■ **Given instruction**
Your task is to extract every line from the material below exactly.

━━━━━━━━━━

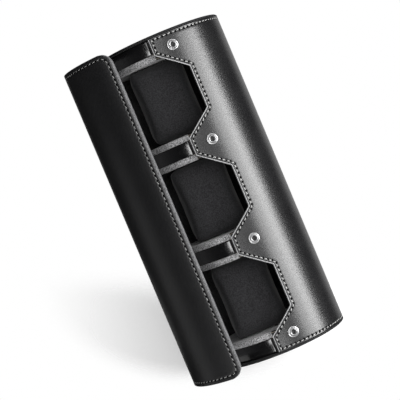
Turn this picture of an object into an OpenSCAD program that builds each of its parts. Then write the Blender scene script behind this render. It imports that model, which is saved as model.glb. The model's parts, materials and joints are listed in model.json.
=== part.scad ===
// Travel roll with three compartments: a rigid leather tube with a wavy snap
// panel, suede walls, slide-out cushions, and a curved flap on a leather hinge.
// It stands on its lower end, and the flap is part open.

/* [Body] */
// Outer radius of the tube and of its round ends
body_r = 47; // [44:0.5:52]
// Thickness of each round end
cap_t = 1.7; // [1.5:0.1:4]
// Thickness of the leather
leather_t = 1.0; // [0.8:0.1:1.2]
// Thickness of the board between leather and suede
board_t = 2.0; // [1.8:0.1:2.6]
// Thickness of the suede
suede_t = 0.8; // [0.7:0.1:1.1]

/* [Compartments] */
// Clear length of a compartment, along the tube
comp_l = 56; // [52:1:66]
// Thickness of a suede covered wall
wall_t = 4.3; // [3:0.1:6]
// Width of the leather band on a divider
band_w = 10.4; // [8:0.2:16]
// Width of the leather band at each end
end_band_w = 11.0; // [8:0.2:16]
// Depth of the leather bands below the rims of the walls
band_drop = 0.8; // [0.4:0.1:1.6]

/* [Snap panel] */
// Angle of the tabs' tips from the front, towards the right
tip_a = -7.4; // [-10:0.2:-4]
// Angle of the bottom of each cut-out
valley_a = 17.7; // [15:0.2:22]
// Length of the straight bottom of a cut-out
valley_l = 31.5; // [26:0.5:36]
// Length that a slanted edge takes up along the tube
slant_l = 15.5; // [12:0.5:18]

/* [Snaps] */
// Angle of the snaps from the front
snap_a = 9.8; // [9:0.1:10.4]
// Distance of the outer snaps from the ends of the case
snap_end = 11.6; // [10:0.1:13]
// Radius of the base ring of a stud
stud_r = 4.05; // [3.6:0.05:4.2]
// Radius of the rolled edge of that ring
stud_roll_r = 0.55; // [0.4:0.05:0.6]
// Radius of the neck of a stud
nub_r = 2.3; // [2:0.05:2.5]
// Radius of the bead round the neck's top
bead_r = 0.5; // [0.3:0.05:0.6]
// Height of a stud over the leather
nub_h = 2.4; // [2.1:0.05:2.5]
// Radius of the hollow rivet in a stud
rivet_r = 1.5; // [1.3:0.05:1.7]
// Radius of the rivet's head under the suede
rivet_head_r = 3.6; // [3:0.1:4]
// Radius of a socket in the flap
socket_r = 5.2; // [4.6:0.1:5.4]

/* [Flap] */
// Gap between the closed flap and the tube
flap_gap = 0.5; // [0.4:0.05:0.8]
// Distance of the flap's ends from the ends of the case
flap_inset = 1.15; // [0.5:0.05:3]
// Angle of the hinge line from the front
hinge_a = -109; // [-120:1:-100]
// Angle of the leather's free edge when the flap is closed
flap_end_a = 19.6; // [18:0.1:21]
// Width of the suede edge beyond the leather
edge_w = 1.3; // [1:0.1:3]
// Radius of the leather's free corners
corner_r = 8; // [5:0.5:12]
// Free length of the hinge strip on each side of the hinge line
hinge_free_w = 2.2; // [2:0.1:3]
// Width of the hinge strip sewn to the tube
hinge_wing_w = 14; // [8:1:20]
// How far the flap stands open
flap_open = 38; // [0:1:100]

/* [Cushions] */
// Width of a cushion
pad_w = 42; // [34:0.5:43]
// Depth of a cushion
pad_d = 60; // [50:1:62]
// Distance of the cushion's left side from the tube's axis
pad_left = 31; // [29:0.5:32]
// Distance of the cushion's front from the tube's axis
pad_front = 31; // [28:0.5:32]
// Gap between a cushion's end and the wall
pad_gap = 0.4; // [0.3:0.1:2]
// Swell of the front and back faces at their middle
pad_crown = 1.6; // [0:0.1:2.5]
// How far the left and right sides draw in at their middle
pad_draw = 1.2; // [0:0.1:2]

/* [Hidden] */
$fn = 96;

// Lengths and places along the tube
comp_count = 3;
comp_pitch = comp_l + 2 * wall_t + band_w;
comp_first = cap_t + end_band_w + wall_t;
function comp_low(i) = comp_first + i * comp_pitch;
function comp_mid(i) = comp_low(i) + comp_l / 2;
function divider_low(i) = comp_low(i) + comp_l + wall_t;
case_l = comp_low(comp_count - 1) + comp_l + comp_first;
snap_z = concat(
    [snap_end],
    [for (i = [0:comp_count - 2]) divider_low(i) + band_w / 2],
    [case_l - snap_end]
);

// Radii of the layers, from the inside out
wall_r = body_r - leather_t - board_t - suede_t;
lining_r = wall_r + suede_t;
cover_r = lining_r + board_t;
band_r = wall_r - band_drop;
core_r = band_r - leather_t;
flap_in_r = body_r + flap_gap;
flap_lining_r = flap_in_r + suede_t;
flap_board_r = flap_lining_r + board_t;
flap_out_r = flap_board_r + leather_t;
hinge_r = (flap_in_r + flap_out_r) / 2;

// Clearances
fit = 0.05;
glue_t = 0.05;
swing_gap = 0.3;
strip_gap = 0.12;
cut = 1;

// The front of the case is angle 0 and looks along -Y, and angles grow towards +X
function dir(a) = [sin(a), -cos(a)];
function along(a) = [cos(a), sin(a)];
function arc_deg(length, r) = length / r * 180 / PI;
function turned(p, a) = [p[0] * cos(a) - p[1] * sin(a), p[0] * sin(a) + p[1] * cos(a)];
function sag(r, half) = r - sqrt(r * r - half * half);

// Hinge line, the tube's edge before it and the flap's edge after it
hinge = hinge_r * dir(hinge_a);
shell_end_a = hinge_a - arc_deg(hinge_free_w, hinge_r);
flap_start_a = hinge_a + arc_deg(hinge_free_w, hinge_r);
edge_end_a = flap_end_a + arc_deg(edge_w, flap_board_r);

// A piece of a tube between two angles and two heights
module arc_layer(r_in, r_out, from_a, to_a, low, high) {
    rotate([0, 0, from_a - 90])
        rotate_extrude(angle = to_a - from_a, $fn = 180)
            translate([r_in, low])
                square([r_out - r_in, high - low]);
}

// Wave edge of the snap panel, drawn flat and cut in along the panel's middle radius
wave_mid = (tip_a + valley_a) / 2;
wave_half = body_r * sin((valley_a - tip_a) / 2);
wave_lean = atan(2 * wave_half / slant_l);
wave_reach = 3 * wave_half;
function wave_points(grow) =
    let (shift = grow * tan(wave_lean / 2),
        inner = valley_l / 2 + shift,
        outer = valley_l / 2 + slant_l + shift)
    concat(
        [[-wave_reach, -cut], [grow - wave_half, -cut]],
        [for (i = [0:comp_count - 1], p = [[-1, -outer], [1, -inner], [1, inner], [-1, outer]])
            [p[0] * wave_half + grow, comp_mid(i) + p[1]]],
        [[grow - wave_half, case_l + cut], [-wave_reach, case_l + cut]]
    );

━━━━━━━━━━

■ **Response to the exercise**
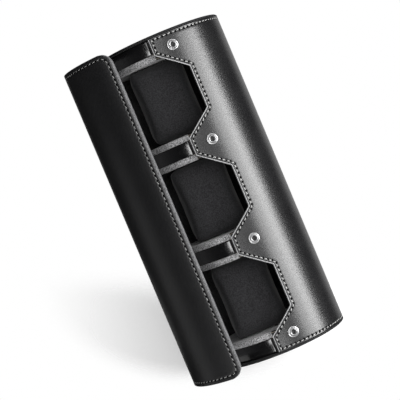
Turn this picture of an object into an OpenSCAD program that builds each of its parts. Then write the Blender scene script behind this render. It imports that model, which is saved as model.glb. The model's parts, materials and joints are listed in model.json.
=== part.scad ===
// Travel roll with three compartments: a rigid leather tube with a wavy snap
// panel, suede walls, slide-out cushions, and a curved flap on a leather hinge.
// It stands on its lower end, and the flap is part open.

/* [Body] */
// Outer radius of the tube and of its round ends
body_r = 47; // [44:0.5:52]
// Thickness of each round end
cap_t = 1.7; // [1.5:0.1:4]
// Thickness of the leather
leather_t = 1.0; // [0.8:0.1:1.2]
// Thickness of the board between leather and suede
board_t = 2.0; // [1.8:0.1:2.6]
// Thickness of the suede
suede_t = 0.8; // [0.7:0.1:1.1]

/* [Compartments] */
// Clear length of a compartment, along the tube
comp_l = 56; // [52:1:66]
// Thickness of a suede covered wall
wall_t = 4.3; // [3:0.1:6]
// Width of the leather band on a divider
band_w = 10.4; // [8:0.2:16]
// Width of the leather band at each end
end_band_w = 11.0; // [8:0.2:16]
// Depth of the leather bands below the rims of the walls
band_drop = 0.8; // [0.4:0.1:1.6]

/* [Snap panel] */
// Angle of the tabs' tips from the front, towards the right
tip_a = -7.4; // [-10:0.2:-4]
// Angle of the bottom of each cut-out
valley_a = 17.7; // [15:0.2:22]
// Length of the straight bottom of a cut-out
valley_l = 31.5; // [26:0.5:36]
// Length that a slanted edge takes up along the tube
slant_l = 15.5; // [12:0.5:18]

/* [Snaps] */
// Angle of the snaps from the front
snap_a = 9.8; // [9:0.1:10.4]
// Distance of the outer snaps from the ends of the case
snap_end = 11.6; // [10:0.1:13]
// Radius of the base ring of a stud
stud_r = 4.05; // [3.6:0.05:4.2]
// Radius of the rolled edge of that ring
stud_roll_r = 0.55; // [0.4:0.05:0.6]
// Radius of the neck of a stud
nub_r = 2.3; // [2:0.05:2.5]
// Radius of the bead round the neck's top
bead_r = 0.5; // [0.3:0.05:0.6]
// Height of a stud over the leather
nub_h = 2.4; // [2.1:0.05:2.5]
// Radius of the hollow rivet in a stud
rivet_r = 1.5; // [1.3:0.05:1.7]
// Radius of the rivet's head under the suede
rivet_head_r = 3.6; // [3:0.1:4]
// Radius of a socket in the flap
socket_r = 5.2; // [4.6:0.1:5.4]

/* [Flap] */
// Gap between the closed flap and the tube
flap_gap = 0.5; // [0.4:0.05:0.8]
// Distance of the flap's ends from the ends of the case
flap_inset = 1.15; // [0.5:0.05:3]
// Angle of the hinge line from the front
hinge_a = -109; // [-120:1:-100]
// Angle of the leather's free edge when the flap is closed
flap_end_a = 19.6; // [18:0.1:21]
// Width of the suede edge beyond the leather
edge_w = 1.3; // [1:0.1:3]
// Radius of the leather's free corners
corner_r = 8; // [5:0.5:12]
// Free length of the hinge strip on each side of the hinge line
hinge_free_w = 2.2; // [2:0.1:3]
// Width of the hinge strip sewn to the tube
hinge_wing_w = 14; // [8:1:20]
// How far the flap stands open
flap_open = 38; // [0:1:100]

/* [Cushions] */
// Width of a cushion
pad_w = 42; // [34:0.5:43]
// Depth of a cushion
pad_d = 60; // [50:1:62]
// Distance of the cushion's left side from the tube's axis
pad_left = 31; // [29:0.5:32]
// Distance of the cushion's front from the tube's axis
pad_front = 31; // [28:0.5:32]
// Gap between a cushion's end and the wall
pad_gap = 0.4; // [0.3:0.1:2]
// Swell of the front and back faces at their middle
pad_crown = 1.6; // [0:0.1:2.5]
// How far the left and right sides draw in at their middle
pad_draw = 1.2; // [0:0.1:2]

/* [Hidden] */
$fn = 96;

// Lengths and places along the tube
comp_count = 3;
comp_pitch = comp_l + 2 * wall_t + band_w;
comp_first = cap_t + end_band_w + wall_t;
function comp_low(i) = comp_first + i * comp_pitch;
function comp_mid(i) = comp_low(i) + comp_l / 2;
function divider_low(i) = comp_low(i) + comp_l + wall_t;
case_l = comp_low(comp_count - 1) + comp_l + comp_first;
snap_z = concat(
    [snap_end],
    [for (i = [0:comp_count - 2]) divider_low(i) + band_w / 2],
    [case_l - snap_end]
);

// Radii of the layers, from the inside out
wall_r = body_r - leather_t - board_t - suede_t;
lining_r = wall_r + suede_t;
cover_r = lining_r + board_t;
band_r = wall_r - band_drop;
core_r = band_r - leather_t;
flap_in_r = body_r + flap_gap;
flap_lining_r = flap_in_r + suede_t;
flap_board_r = flap_lining_r + board_t;
flap_out_r = flap_board_r + leather_t;
hinge_r = (flap_in_r + flap_out_r) / 2;

// Clearances
fit = 0.05;
glue_t = 0.05;
swing_gap = 0.3;
strip_gap = 0.12;
cut = 1;

// The front of the case is angle 0 and looks along -Y, and angles grow towards +X
function dir(a) = [sin(a), -cos(a)];
function along(a) = [cos(a), sin(a)];
function arc_deg(length, r) = length / r * 180 / PI;
function turned(p, a) = [p[0] * cos(a) - p[1] * sin(a), p[0] * sin(a) + p[1] * cos(a)];
function sag(r, half) = r - sqrt(r * r - half * half);

// Hinge line, the tube's edge before it and the flap's edge after it
hinge = hinge_r * dir(hinge_a);
shell_end_a = hinge_a - arc_deg(hinge_free_w, hinge_r);
flap_start_a = hinge_a + arc_deg(hinge_free_w, hinge_r);
edge_end_a = flap_end_a + arc_deg(edge_w, flap_board_r);

// A piece of a tube between two angles and two heights
module arc_layer(r_in, r_out, from_a, to_a, low, high) {
    rotate([0, 0, from_a - 90])
        rotate_extrude(angle = to_a - from_a, $fn = 180)
            translate([r_in, low])
                square([r_out - r_in, high - low]);
}

// Wave edge of the snap panel, drawn flat and cut in along the panel's middle radius
wave_mid = (tip_a + valley_a) / 2;
wave_half = body_r * sin((valley_a - tip_a) / 2);
wave_lean = atan(2 * wave_half / slant_l);
wave_reach = 3 * wave_half;
function wave_points(grow) =
    let (shift = grow * tan(wave_lean / 2),
        inner = valley_l / 2 + shift,
        outer = valley_l / 2 + slant_l + shift)
    concat(
        [[-wave_reach, -cut], [grow - wave_half, -cut]],
        [for (i = [0:comp_count - 1], p = [[-1, -outer], [1, -inner], [1, inner], [-1, outer]])
            [p[0] * wave_half + grow, comp_mid(i) + p[1]]],
        [[grow - wave_half, case_l + cut], [-wave_reach, case_l + cut]]
    );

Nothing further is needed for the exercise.